== DATA PROVIDED ==
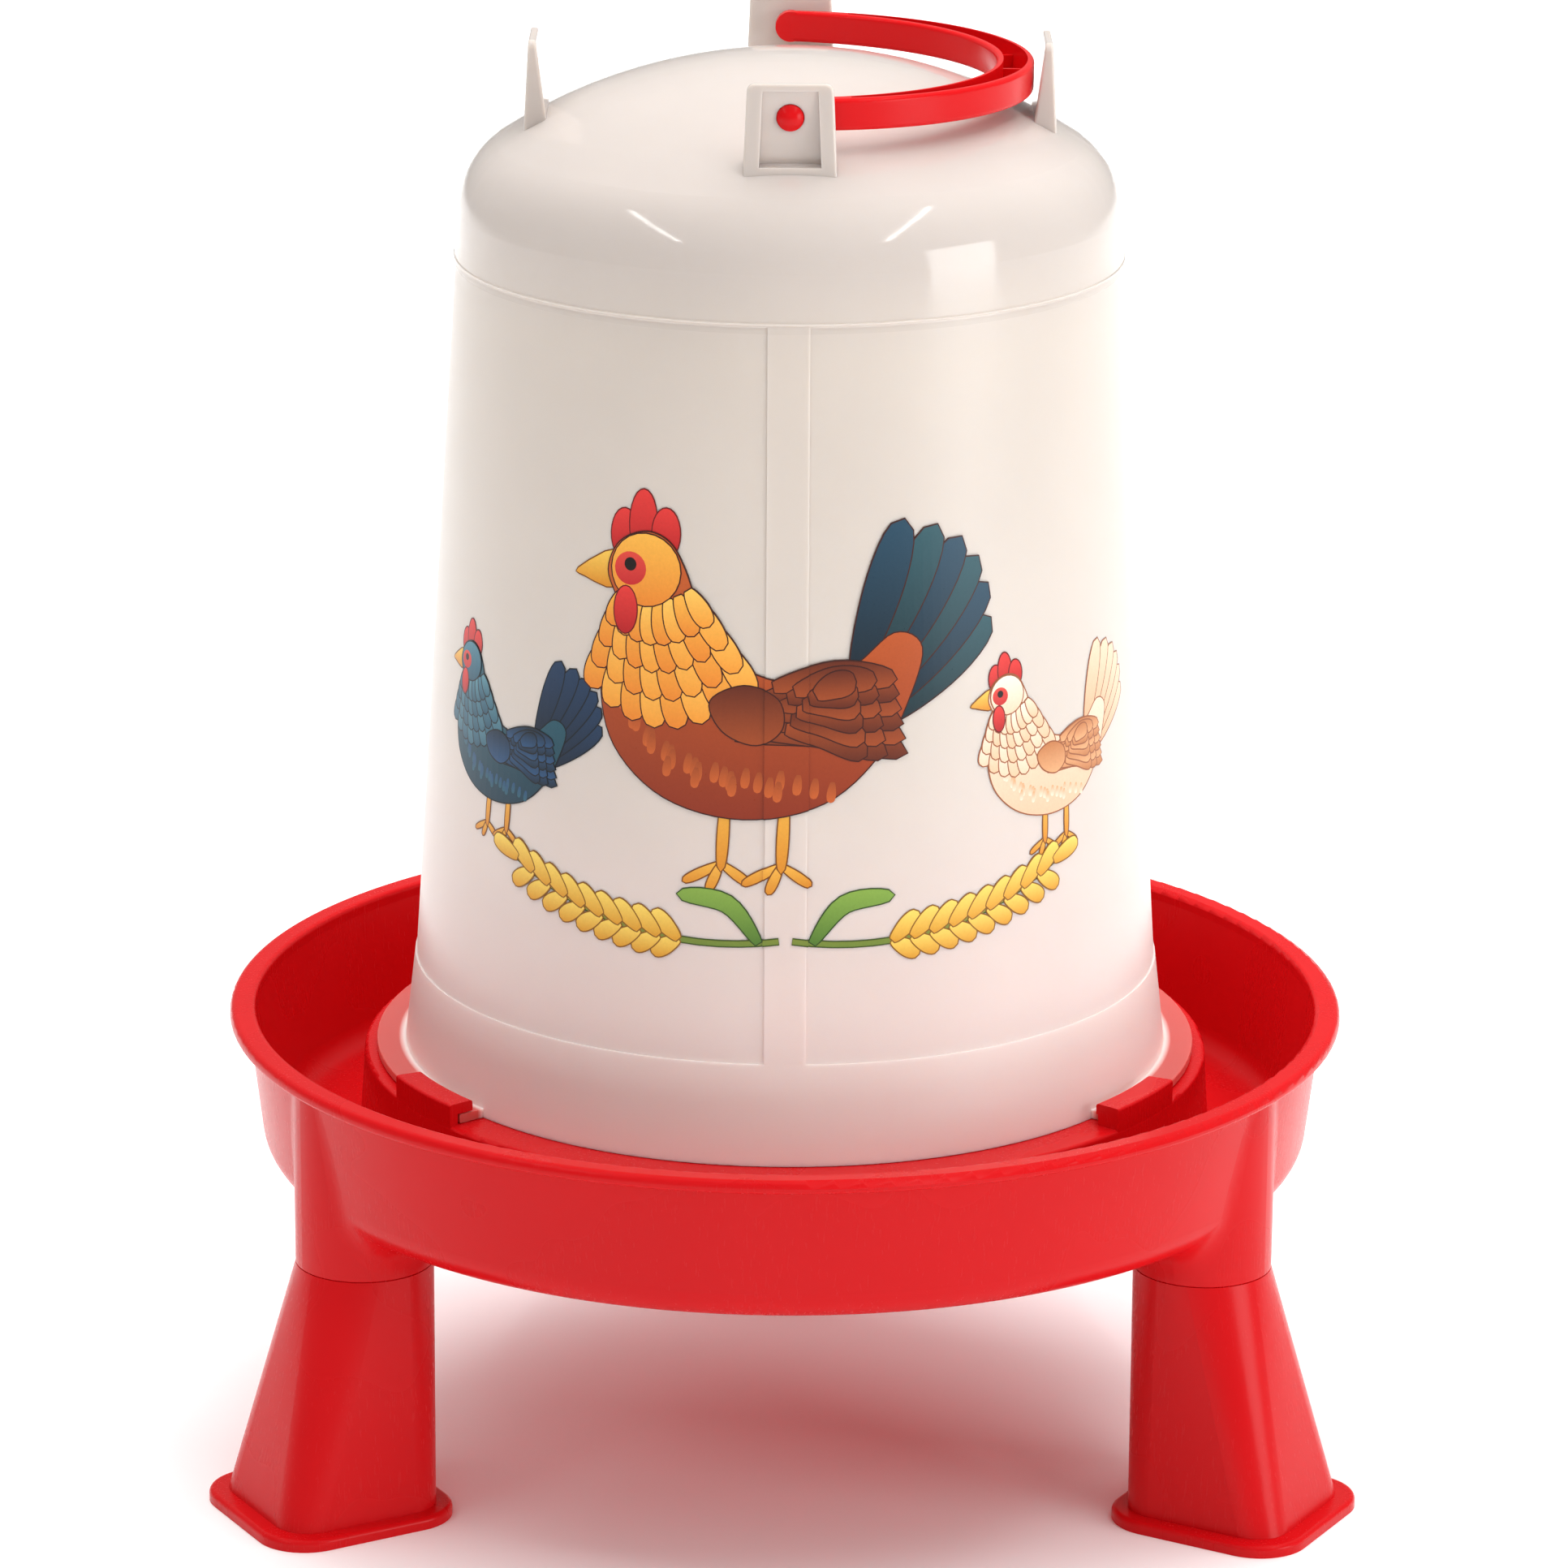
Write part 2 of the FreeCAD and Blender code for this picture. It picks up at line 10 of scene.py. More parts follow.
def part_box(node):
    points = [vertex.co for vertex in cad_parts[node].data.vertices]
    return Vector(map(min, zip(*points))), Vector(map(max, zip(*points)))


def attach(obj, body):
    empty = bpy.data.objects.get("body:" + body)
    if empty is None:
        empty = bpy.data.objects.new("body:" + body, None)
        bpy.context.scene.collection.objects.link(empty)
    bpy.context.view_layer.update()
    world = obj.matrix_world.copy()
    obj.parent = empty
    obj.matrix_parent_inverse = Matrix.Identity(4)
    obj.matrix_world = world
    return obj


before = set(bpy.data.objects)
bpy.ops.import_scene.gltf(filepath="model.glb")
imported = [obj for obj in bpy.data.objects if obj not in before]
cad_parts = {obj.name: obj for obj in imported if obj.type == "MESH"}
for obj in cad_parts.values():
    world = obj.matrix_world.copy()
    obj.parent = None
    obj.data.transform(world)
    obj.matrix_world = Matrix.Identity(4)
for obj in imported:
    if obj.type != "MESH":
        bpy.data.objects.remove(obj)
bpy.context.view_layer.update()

== TASK STATEMENT ==
Reproduce the data shown above exactly.

== SOLUTION FOR THIS EXERCISE ==
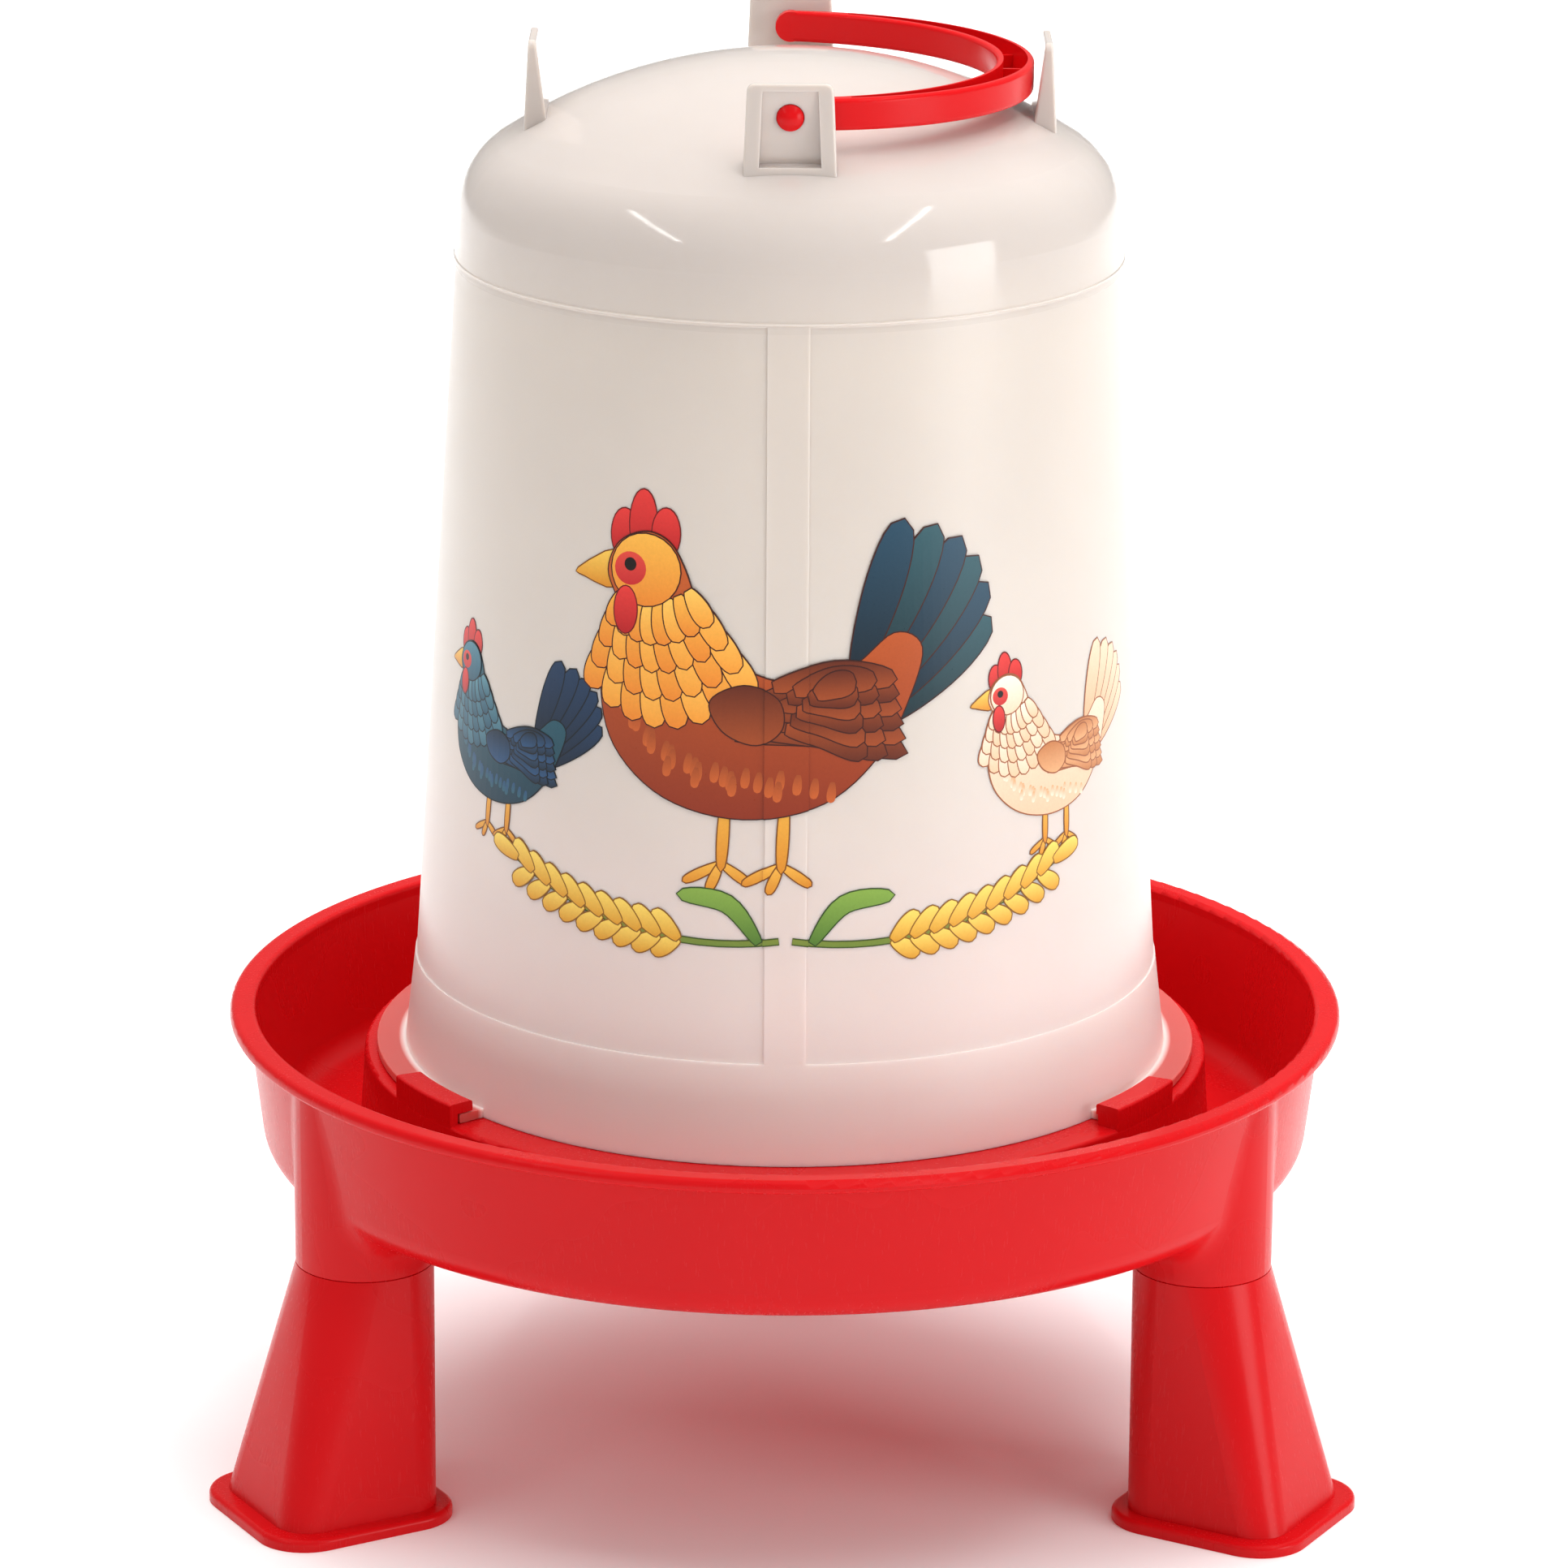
Write part 2 of the FreeCAD and Blender code for this picture. It picks up at line 10 of scene.py. More parts follow.
def part_box(node):
    points = [vertex.co for vertex in cad_parts[node].data.vertices]
    return Vector(map(min, zip(*points))), Vector(map(max, zip(*points)))


def attach(obj, body):
    empty = bpy.data.objects.get("body:" + body)
    if empty is None:
        empty = bpy.data.objects.new("body:" + body, None)
        bpy.context.scene.collection.objects.link(empty)
    bpy.context.view_layer.update()
    world = obj.matrix_world.copy()
    obj.parent = empty
    obj.matrix_parent_inverse = Matrix.Identity(4)
    obj.matrix_world = world
    return obj


before = set(bpy.data.objects)
bpy.ops.import_scene.gltf(filepath="model.glb")
imported = [obj for obj in bpy.data.objects if obj not in before]
cad_parts = {obj.name: obj for obj in imported if obj.type == "MESH"}
for obj in cad_parts.values():
    world = obj.matrix_world.copy()
    obj.parent = None
    obj.data.transform(world)
    obj.matrix_world = Matrix.Identity(4)
for obj in imported:
    if obj.type != "MESH":
        bpy.data.objects.remove(obj)
bpy.context.view_layer.update()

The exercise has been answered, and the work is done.